At 17 months old, Sophia was diagnosed with Cystinosis. Herrington remembers the day the toddler was taken to the doctor and rushed to MUSC to have tests run. “From that point on, there was problem after problem,” Herrington remembers. “Drops in her eyes several times a day to prevent blindness, a feeding tube, one thing after another. I have watched this child go through so many things.”

This year, at age 21, Sophia was placed on a kidney transplant list. Herrington immediately called MUSC Health and quietly began going through the process of determining whether or not she was a match.

It took a week to get the tests back. MUSC Health’s kidney transplant team explained to Herrington that though she wasn’t a positive match, she could join the Living Donor Program, which essentially guaranteed a kidney for Sophia.

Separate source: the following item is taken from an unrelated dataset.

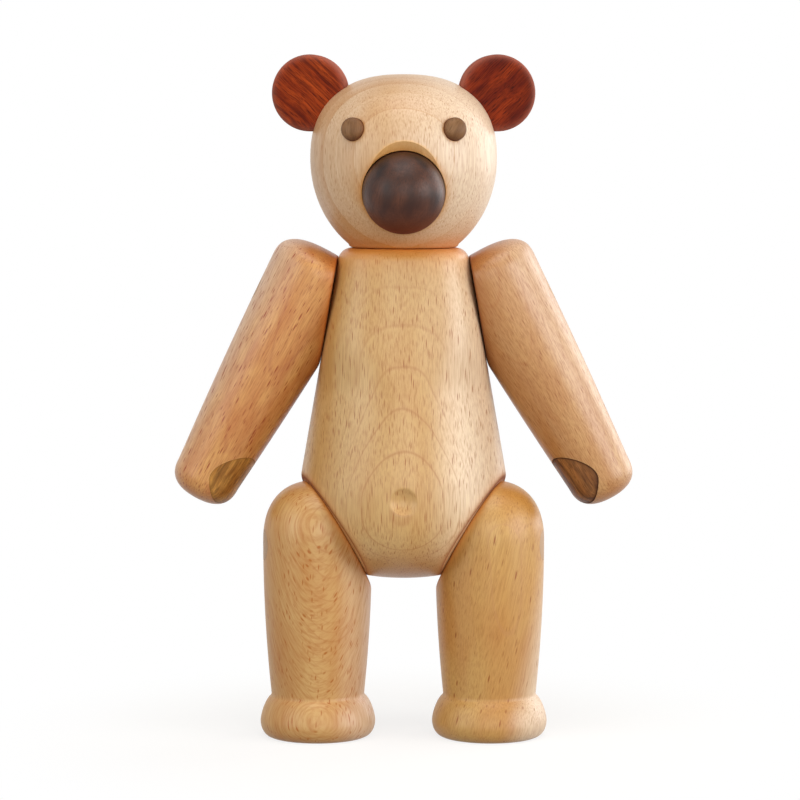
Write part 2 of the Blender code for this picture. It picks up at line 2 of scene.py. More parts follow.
# # A strung wooden bear
# The bear is a handful of turned pieces held together by elastic cord. Its solids come ready made, with
# the right sizes and joints, so this lesson gives them their looks: soft edges, tight seams, and woods
# with rings, flecks and oil. The solids are loaded first.

# %% Load the solids
import json
import math

import bmesh
import bpy
import numpy as np
from mathutils import Matrix, Vector


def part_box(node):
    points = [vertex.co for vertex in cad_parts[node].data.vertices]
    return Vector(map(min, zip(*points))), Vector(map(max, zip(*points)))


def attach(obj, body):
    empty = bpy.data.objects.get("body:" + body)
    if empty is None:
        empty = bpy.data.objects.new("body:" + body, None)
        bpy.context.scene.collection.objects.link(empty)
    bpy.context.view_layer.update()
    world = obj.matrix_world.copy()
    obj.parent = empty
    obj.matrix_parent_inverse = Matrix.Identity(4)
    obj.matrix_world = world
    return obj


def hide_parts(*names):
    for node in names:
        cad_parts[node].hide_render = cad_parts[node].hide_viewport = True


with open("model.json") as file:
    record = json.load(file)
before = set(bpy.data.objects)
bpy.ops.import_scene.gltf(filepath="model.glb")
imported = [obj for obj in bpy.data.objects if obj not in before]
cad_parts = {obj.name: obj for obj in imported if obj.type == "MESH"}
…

“I said, ‘I’m in,’” Herrington recalls. “‘My goal is to get Sophia that kidney.’”

At 53, Herrington was glad to hear that at her age, she was healthy enough to give her kidney. She admits to being a health fanatic. “The Lord put me in a place in my life when I knew I had been taking good care of myself, doing what I was supposed to be doing,” she says. “Now I know why I did.”

By September, a match, Lowcountry woman Catherine Rea, was found for Sophia and a donor chain was started. On October 21, three people would receive a kidney, with Herrington’s going to a South Carolina man who she still keeps in touch with. He’s doing well, she says, and so is she. In fact, she’d do it again four times over if given the chance.

“My kidney might be inside of one man, but because I was able to give, three people received a kidney that day,” Herrington says. “And I am well. I still live the life I want to live. It’s no different than breaking an arm and you can't do something for a few weeks and you're back at it. My life is going to go on.”

Herrington urges others who may be considering becoming a living donor not to second-guess themselves. “And don't think you're too old,” she says. If you're given good health, why not share that with someone? If you can extend someone's life five years or ten years—if you extend it a year—look at the life you have given them.”

Herrington’s seamless and detailed care at MUSC Health’s Kidney Transplant Program also colored her experience. “Everybody at MUSC made me feel like I was the only patient that they had. They were wonderful to me, caring and concerned about me,” she says. “...If we lived close enough to Charleston and had been able to come to MUSC, I feel like I would have my husband today because they just take such good care of you.”

As for Sophia, she’s doing amazing, Herrington says, fighting back tears. “It's just wonderful to see her flourish and be able to do the things every 21 year old wants to do, you know?”